Decision Date01 June 1983
Docket NumberNo. 81-2228,81-2228
Citation112 Wis.2d 467,334 N.W.2d 91
PartiesSTATE of Wisconsin, Plaintiff-Respondent, v. Gerald BARTELT, Defendant-Appellant-Petitioner.
CourtWisconsin Supreme Court

Ben Kempinen, Supervising Attorney, Madison, argued, for defendant-appellant-petitioner; Legal Assistance to Institutionalized Persons Program, Madison, on brief.

Thomas J. Balistreri, Asst. Atty. Gen., argued, for plaintiff-respondent; Bronson C. La Follette, Atty. Gen., on brief.

HEFFERNAN, Justice.

This is a review of an unpublished decision of the court of appeals dated June 11, 1982, which affirmed an October 28, 1981, order of the circuit court for Racine county, JON B. SKOW, Circuit Judge, denying Bartelt's motion for postconviction relief under sec. 974.06, Stats. We reverse, 108 Wis.2d 774, 324 N.W.2d 297, and the cause is remanded to the trial court with directions that Bartelt be permitted to withdraw his plea of guilty.

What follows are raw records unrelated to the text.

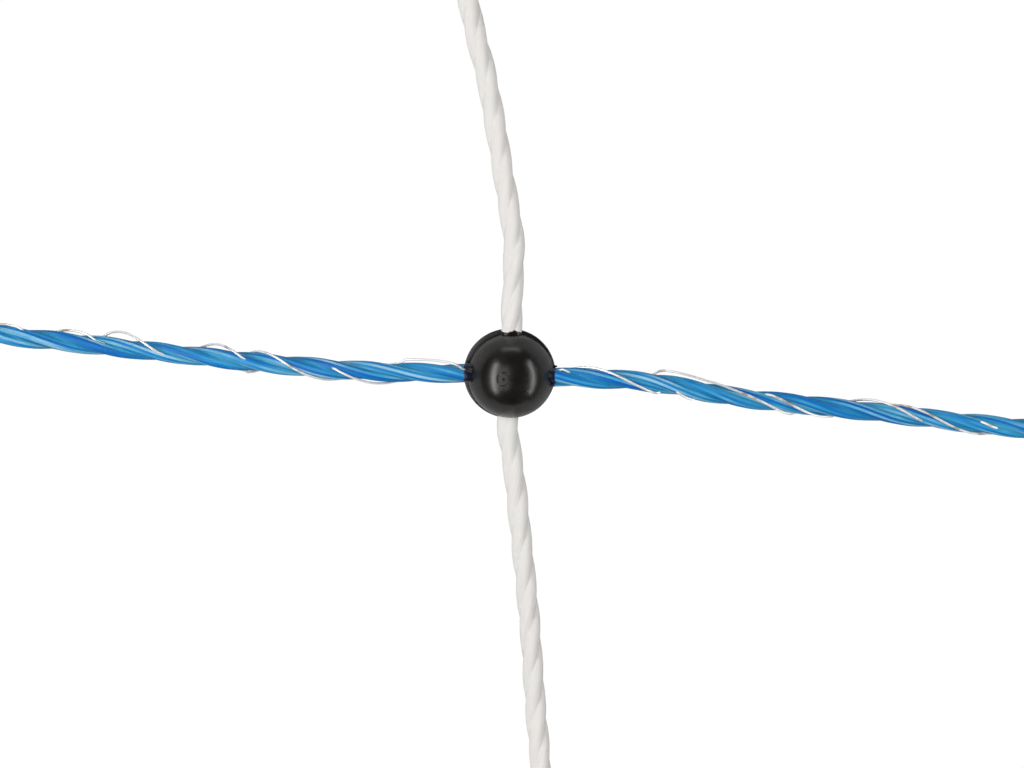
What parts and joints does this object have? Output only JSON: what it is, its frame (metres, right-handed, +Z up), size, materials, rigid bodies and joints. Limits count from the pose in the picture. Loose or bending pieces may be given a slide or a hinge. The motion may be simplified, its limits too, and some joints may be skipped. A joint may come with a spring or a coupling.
{
  "type": "electric sheep netting",
  "caption": "Piece of electric fence netting lying flat: blue twisted polywires with laid-in conductor wires cross white twines, joined at each crossing by a moulded ball knot.",
  "frame": {"origin": "centre of the flat underside of the middle knot, on the surface that the netting lies on", "axes": "+X along the polywires to the right, +Y along the twines towards the netting's upper edge, +Z up out of the netting, towards the side that the picture shows"},
  "size_m": [0.3383, 0.2461, 0.0112],
  "materials": {
    "knot": "satin black moulded polyolefin",
    "polywire": "blue twisted polyethylene filaments, slightly glossy",
    "conductor": "bright drawn stainless wire",
    "twine": "off-white twisted polyester filaments, fuzzy and matt"
  },
  "bodies": {
    "root": {"knot_lower_left": "knot", "knot_lower_centre": "knot", "knot_lower_right": "knot", "knot_middle_left": "knot", "knot_middle_centre": "knot", "knot_middle_right": "knot", "knot_upper_left": "knot", "knot_upper_centre": "knot", "knot_upper_right": "knot", "polywire_lower": "polywire", "polywire_middle": "polywire", "polywire_upper": "polywire", "conductor_lower_1": "conductor", "conductor_lower_2": "conductor", "conductor_lower_3": "conductor", "conductor_middle_1": "conductor", "conductor_middle_2": "conductor", "conductor_middle_3": "conductor", "conductor_upper_1": "conductor", "conductor_upper_2": "conductor", "conductor_upper_3": "conductor", "twine_left": "twine", "twine_centre": "twine", "twine_right": "twine"}
  },
  "joints": []
}
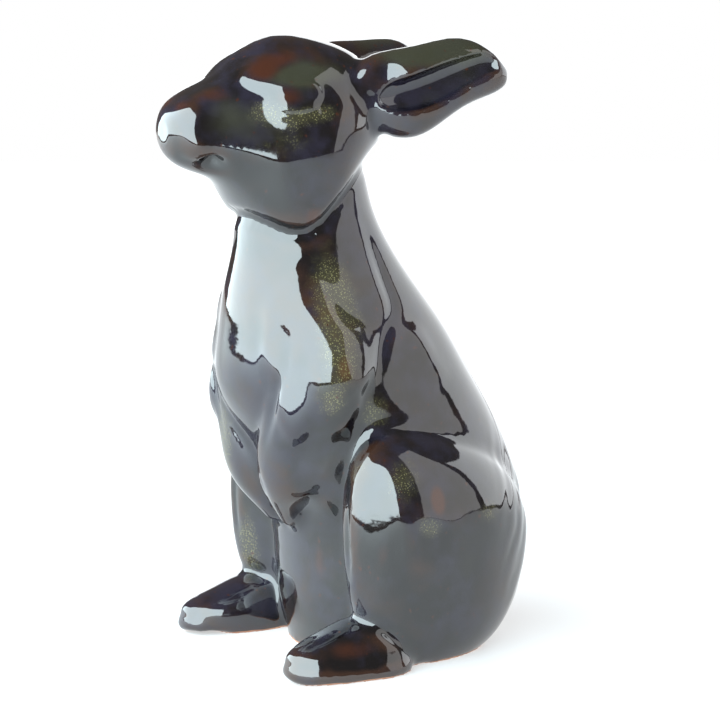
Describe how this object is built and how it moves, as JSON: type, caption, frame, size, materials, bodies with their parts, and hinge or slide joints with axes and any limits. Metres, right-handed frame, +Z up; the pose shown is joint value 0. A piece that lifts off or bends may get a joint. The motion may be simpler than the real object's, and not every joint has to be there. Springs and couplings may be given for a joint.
{
  "type": "rabbit figurine",
  "caption": "Sitting upright rabbit in dark glazed earthenware, hollow, with ears laid back and forelegs hanging, on a small bare clay base with a vent hole.",
  "frame": {"origin": "on the ground, under the middle of the figurine's bounding box", "axes": "+Z up, the rabbit looks along -Y, its own left side is +X"},
  "size_m": [0.0994, 0.141, 0.2101],
  "materials": {
    "glaze": "thick, glossy, near-black brown glaze",
    "bare_clay": "unglazed, fired clay"
  },
  "bodies": {
    "root": {"torso": "glaze", "base_slab": "bare_clay", "head": "glaze", "left_eye": "glaze", "right_eye": "glaze", "left_ear": "glaze", "right_ear": "glaze", "left_foreleg": "glaze", "right_foreleg": "glaze", "left_haunch": "glaze", "right_haunch": "glaze", "left_hind_foot": "glaze", "right_hind_foot": "glaze", "tail": "glaze"}
  },
  "joints": []
}
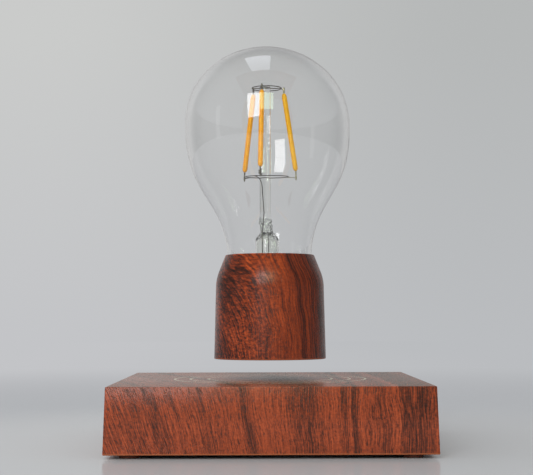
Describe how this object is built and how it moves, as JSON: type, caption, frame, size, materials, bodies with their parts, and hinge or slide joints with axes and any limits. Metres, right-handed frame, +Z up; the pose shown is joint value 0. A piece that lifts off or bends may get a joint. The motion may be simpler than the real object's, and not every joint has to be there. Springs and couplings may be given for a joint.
{
  "type": "levitating lamp",
  "caption": "Filament bulb in a wood-grain cap that hovers over a square wood-grain base with magnets, coils and a wireless feed.",
  "frame": {"origin": "on the floor, under the middle of the square base", "axes": "+Z up along the bulb's axis, -Y towards the front wall, +X to the right; the power inlet is in the rear wall"},
  "size_m": [0.1256, 0.1256, 0.1675],
  "materials": {
    "base_skin": "satin",
    "cap_skin": "satin",
    "dark_plastic": "matte",
    "foot_rubber": "matte",
    "screw_steel": "satin",
    "circuit_board": "satin",
    "pin_brass": "polished",
    "capacitor_can": "satin",
    "ferrite": "matte",
    "pale_plastic": "matte",
    "magnet_plating": "polished",
    "copper_winding": "satin",
    "coil_iron": "matte",
    "bulb_glass": "gloss",
    "support_wire": "satin",
    "light_strip": "satin"
  },
  "bodies": {
    "base": {"base_shell": "base_skin", "bottom_cover": "dark_plastic", "foot_front_left": "foot_rubber", "foot_front_right": "foot_rubber", "foot_rear_left": "foot_rubber", "foot_rear_right": "foot_rubber", "cover_screw_front_left": "screw_steel", "cover_screw_front_right": "screw_steel", "cover_screw_rear_left": "screw_steel", "cover_screw_rear_right": "screw_steel", "control_board": "circuit_board", "board_screw_front_right": "screw_steel", "board_screw_rear_right": "screw_steel", "dc_jack": "dark_plastic", "dc_jack_pin": "pin_brass", "filter_capacitor": "capacitor_can", "power_inductor": "ferrite", "controller_chip": "dark_plastic", "touch_spring": "screw_steel", "touch_electrode": "copper_winding", "magnet_carrier": "pale_plastic", "base_magnet_front_left": "magnet_plating", "base_magnet_front_right": "magnet_plating", "base_magnet_rear_left": "magnet_plating", "base_magnet_rear_right": "magnet_plating", "coil_bobbin_right": "pale_plastic", "coil_winding_right": "copper_winding", "coil_core_right": "coil_iron", "coil_bobbin_left": "pale_plastic", "coil_winding_left": "copper_winding", "coil_core_left": "coil_iron", "coil_bobbin_rear": "pale_plastic", "coil_winding_rear": "copper_winding", "coil_core_rear": "coil_iron", "coil_bobbin_front": "pale_plastic", "coil_winding_front": "copper_winding", "coil_core_front": "coil_iron", "sensor_board": "circuit_board", "field_sensor_x": "dark_plastic", "field_sensor_y": "dark_plastic", "field_sensor_z": "dark_plastic", "transmitter_coil": "copper_winding"},
    "float_magnet": {"float_magnet": "magnet_plating"},
    "bulb": {"cap_shell": "cap_skin", "cap_cover": "dark_plastic", "receiver_coil": "copper_winding", "receiver_shield": "ferrite", "receiver_board": "circuit_board", "receiver_capacitor": "capacitor_can", "neck_collar": "pale_plastic", "glass_envelope": "bulb_glass", "glass_stem": "bulb_glass", "lead_in_lower": "support_wire", "lead_in_upper": "support_wire", "lower_bus_wire": "support_wire", "upper_bus_wire": "support_wire", "filament_right": "light_strip", "filament_middle": "light_strip", "filament_left": "light_strip"}
  },
  "joints": [
    {"name": "bulb_lift", "type": "slide", "parent": "base", "child": "float_magnet", "axis": [0, 0, 1], "range_m": [-0.0081, 0.06], "stiffness_N_per_m": 100, "springref_m": 0.01567},
    {"name": "bulb_spin", "type": "hinge", "parent": "float_magnet", "child": "bulb", "pos_m": [0, 0, 0.0436], "axis": [0, 0, 1], "continuous": true}
  ]
}
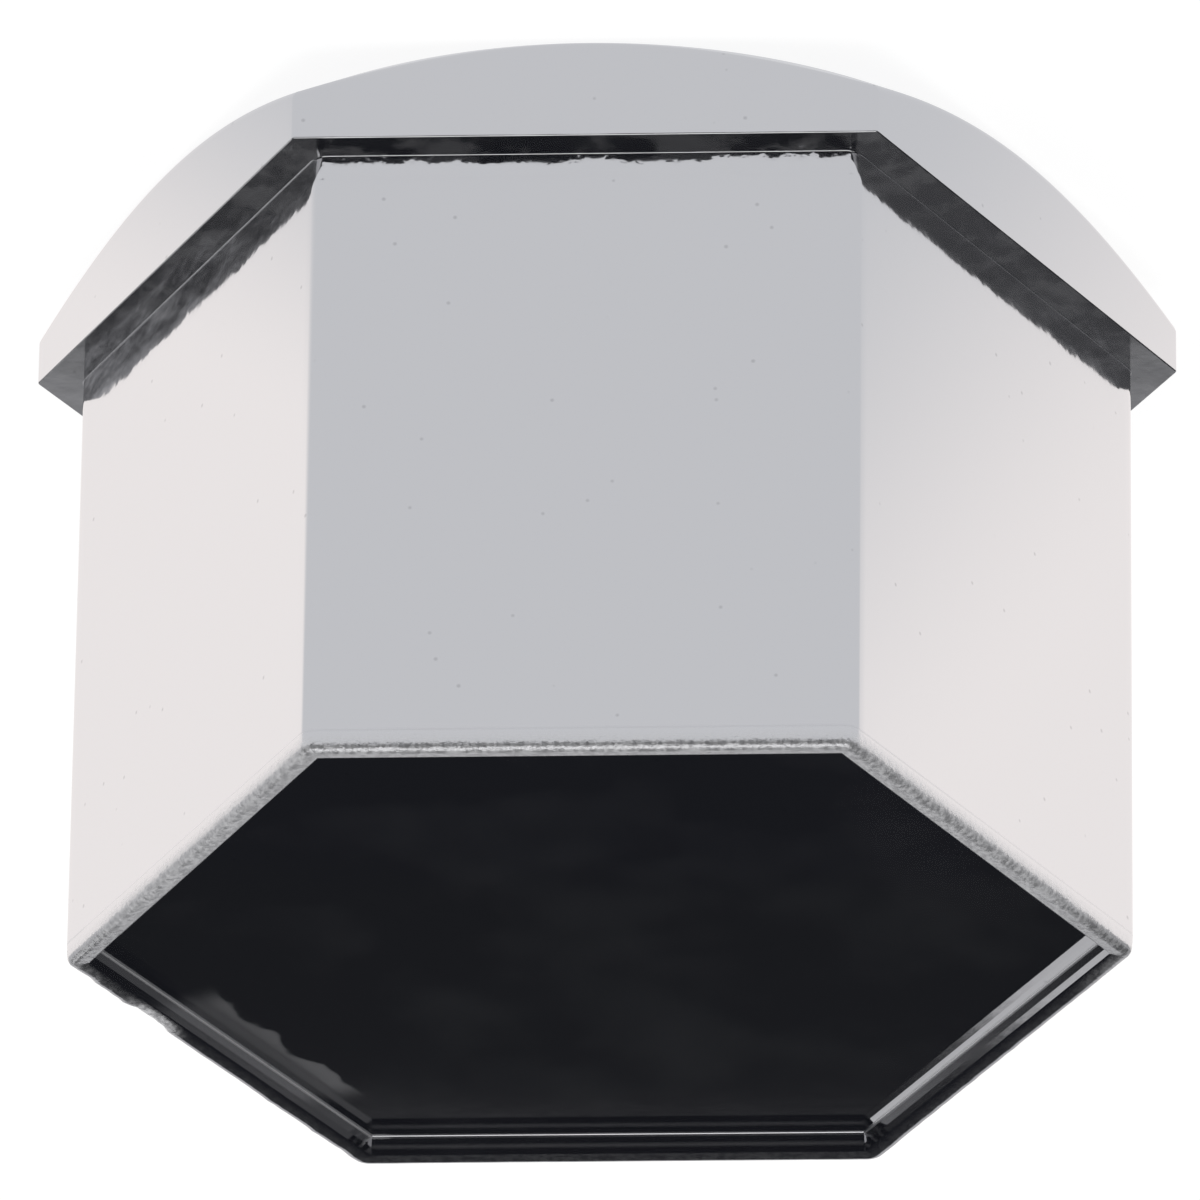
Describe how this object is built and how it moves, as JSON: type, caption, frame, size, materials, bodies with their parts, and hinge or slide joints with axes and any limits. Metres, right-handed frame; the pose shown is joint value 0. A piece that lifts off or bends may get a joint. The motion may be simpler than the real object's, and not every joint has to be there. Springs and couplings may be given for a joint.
{
  "type": "wheel nut cover cap",
  "caption": "Hexagonal chrome-plated cover cap that pushes over a wheel nut, with a recessed closed end and a stepped collar at its mouth.",
  "frame": {"origin": "centre of the open mouth, on the plane that the cap stands on", "axes": "+Z along the cap's axis towards its closed end, +Y at right angles to a pair of flats, +X through a pair of corners"},
  "size_m": [0.0274, 0.0238, 0.0183],
  "materials": {
    "chrome_plating": "mirror-bright chrome plating over moulded plastic"
  },
  "bodies": {
    "root": {"cap": "chrome_plating"}
  },
  "joints": []
}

Although several issues have been presented on appeal and on this review, we conclude that the question of whether the original plea of guilty was constitutionally acceptable is dispositive of all other ancillary questions because we conclude that the plea of guilty was involuntary as a matter of law and must be set aside.

The record shows that the defendant was charged with a violation of sec. 943.38(2), Stats., uttering a forged instrument, a $50 check. Initial appearance was made before a court commissioner on October 20, 1975. Bartelt was not represented by counsel. At the initial appearance, the district attorney told Bartelt that the maximum penalty for forgery was a fine of $5,000, a term of imprisonment of not more than ten years, or both. Sec. 970.02(1) requires that, at the initial appearance, the complaint show the possible penalties for any offense charged, and it also requires that the "judge" inform the defendant of the possible penalties if a felony is charged.

On November 24, 1975, Bartelt appeared before the then county judge of Racine county, Gilbert N. Geraghty. He was represented by Attorney John Miller, an assistant public defender, whom the defendant had not met until minutes before the guilty plea was entered. In that brief meeting, Miller told Bartelt that he had been discussing his case with the state and that, if he were to plead guilty, he would be placed on probation if he made restitution on the forged check. During this exchange just prior to arraignment, there was no advice given to Bartelt about the rights that he would waive by his plea of guilty, the penalty consequences that might follow the plea, nor any discussion of any defenses which might be posed at trial.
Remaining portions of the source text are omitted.